My hunch is that you did not read “Intel Introduces Horse Ridge to Enable Commercially Viable Quantum Computers.” You probably don’t care about some of the hurdles quantum computers face with or without Horse Ridge; for example, cooling, programming, and stability. That’s okay. The magic of the “quantum” horse thing was news only a sparse pasture below the ridge can appreciate. I have in my files one snippet from the PR output, however:

Horse Ridge is a highly integrated, mixed-signal SoC that brings the qubit controls into the quantum refrigerator — as close as possible to the qubits themselves. It effectively reduces the complexity of quantum control engineering from hundreds of cables running into and out of a refrigerator to a single, unified package operating near the quantum device.

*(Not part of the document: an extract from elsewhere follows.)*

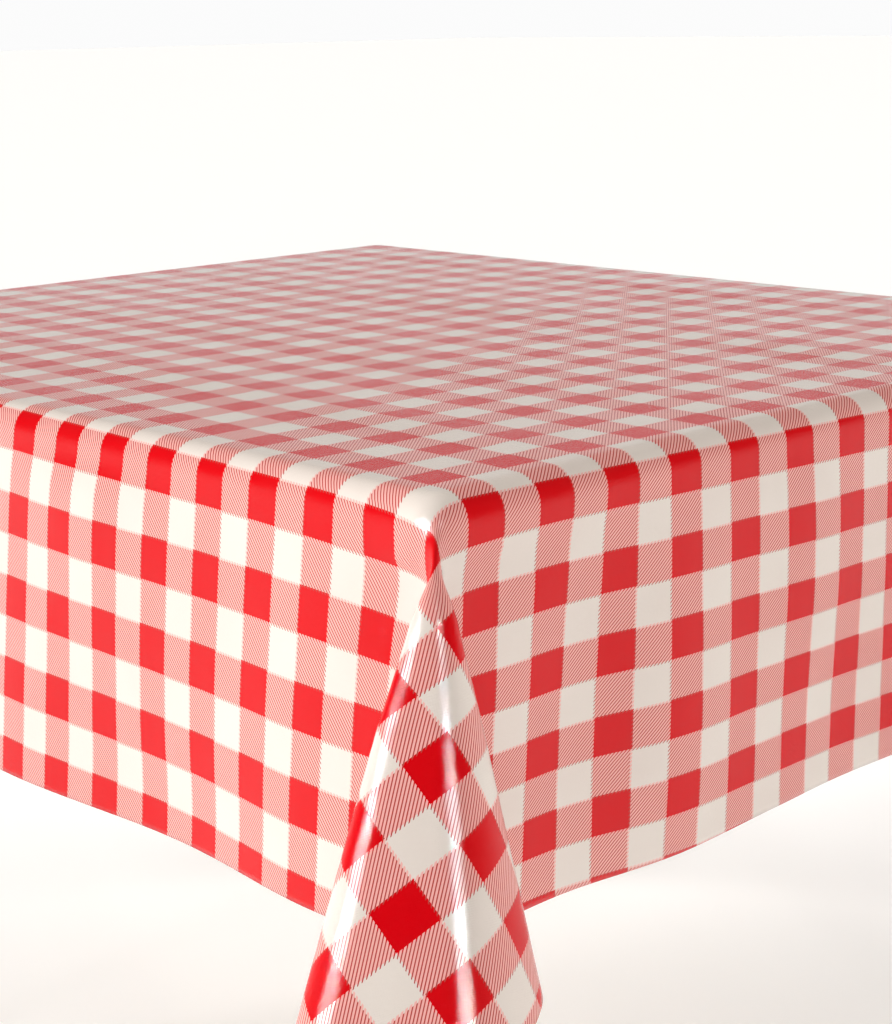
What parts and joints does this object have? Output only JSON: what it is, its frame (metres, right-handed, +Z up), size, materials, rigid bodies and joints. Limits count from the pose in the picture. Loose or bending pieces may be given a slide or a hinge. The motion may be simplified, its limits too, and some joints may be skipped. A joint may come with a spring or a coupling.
{
  "type": "tablecloth on a table",
  "caption": "Glossy checked wipe-clean tablecloth with open corner folds, draped over a small rectangular wooden table; the cloth lifts off.",
  "frame": {"origin": "on the floor, under the middle of the table", "axes": "+Z up; +Y along the table's long side; the corner fold at -X, -Y is the near one"},
  "size_m": [1.1216, 1.1912, 0.75],
  "materials": {
    "cloth": "red and off-white woven-look checks printed under clear glossy vinyl, pale fleece backing",
    "oak": "light oak, satin oil",
    "beech": "plain planed beech",
    "steel": "zinc-plated",
    "glide": "moulded nylon"
  },
  "bodies": {
    "table": {"top_board_1": "oak", "top_board_2": "oak", "top_board_3": "oak", "top_board_4": "oak", "top_board_5": "oak", "end_board_front": "oak", "end_board_back": "oak", "apron_left": "oak", "apron_right": "oak", "apron_front": "oak", "apron_back": "oak", "cross_rail": "oak", "leg_front_left": "oak", "leg_front_right": "oak", "leg_back_right": "oak", "leg_back_left": "oak", "glide_front_left": "glide", "glide_front_right": "glide", "glide_back_right": "glide", "glide_back_left": "glide", "corner_block_front_left": "beech", "corner_block_front_right": "beech", "corner_block_back_right": "beech", "corner_block_back_left": "beech", "hanger_bolt_front_left": "steel", "hanger_bolt_front_right": "steel", "hanger_bolt_back_right": "steel", "hanger_bolt_back_left": "steel", "washer_front_left": "steel", "washer_front_right": "steel", "washer_back_right": "steel", "washer_back_left": "steel", "nut_front_left": "steel", "nut_front_right": "steel", "nut_back_right": "steel", "nut_back_left": "steel", "button_left_1": "beech", "button_left_2": "beech", "button_right_1": "beech", "button_right_2": "beech", "button_front_1": "beech", "button_front_2": "beech", "button_back_1": "beech", "button_back_2": "beech", "button_screw_left_1": "steel", "button_screw_left_2": "steel", "button_screw_right_1": "steel", "button_screw_right_2": "steel", "button_screw_front_1": "steel", "button_screw_front_2": "steel", "button_screw_back_1": "steel", "button_screw_back_2": "steel"},
    "cloth": {"tablecloth": "cloth"}
  },
  "joints": [
    {"name": "cloth_lift", "type": "slide", "parent": "table", "child": "cloth", "axis": [0, 0, 1], "range_m": [0, 0.39]}
  ]
}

Yep, the quantum refrigerator.

Now flash forward to “Intel’s 7nm Is Broken, Company Announces Delay Until 2022, 2023.” The write up explains:

Intel CEO Bob Swan said the company had identified a “defect mode” in its 7nm process that caused yield degradation issues. As a result, Intel has invested in “contingency plans,” which Swan later defined as including using third-party foundries.

Perhaps Intel will consider shifting its R&D focus to refrigeration units. Serving the quantum computing sector seems to be a way to pivot from a business in which Amazon Gravitons, AMD chips,  and Apple’s custom designed ARM silicon are making headway.

Is Intel’s future horse features. Ooops. I meant Horse Ridge. Is that a glue factory under construction on a site adjacent Intel’s new fabrication facility?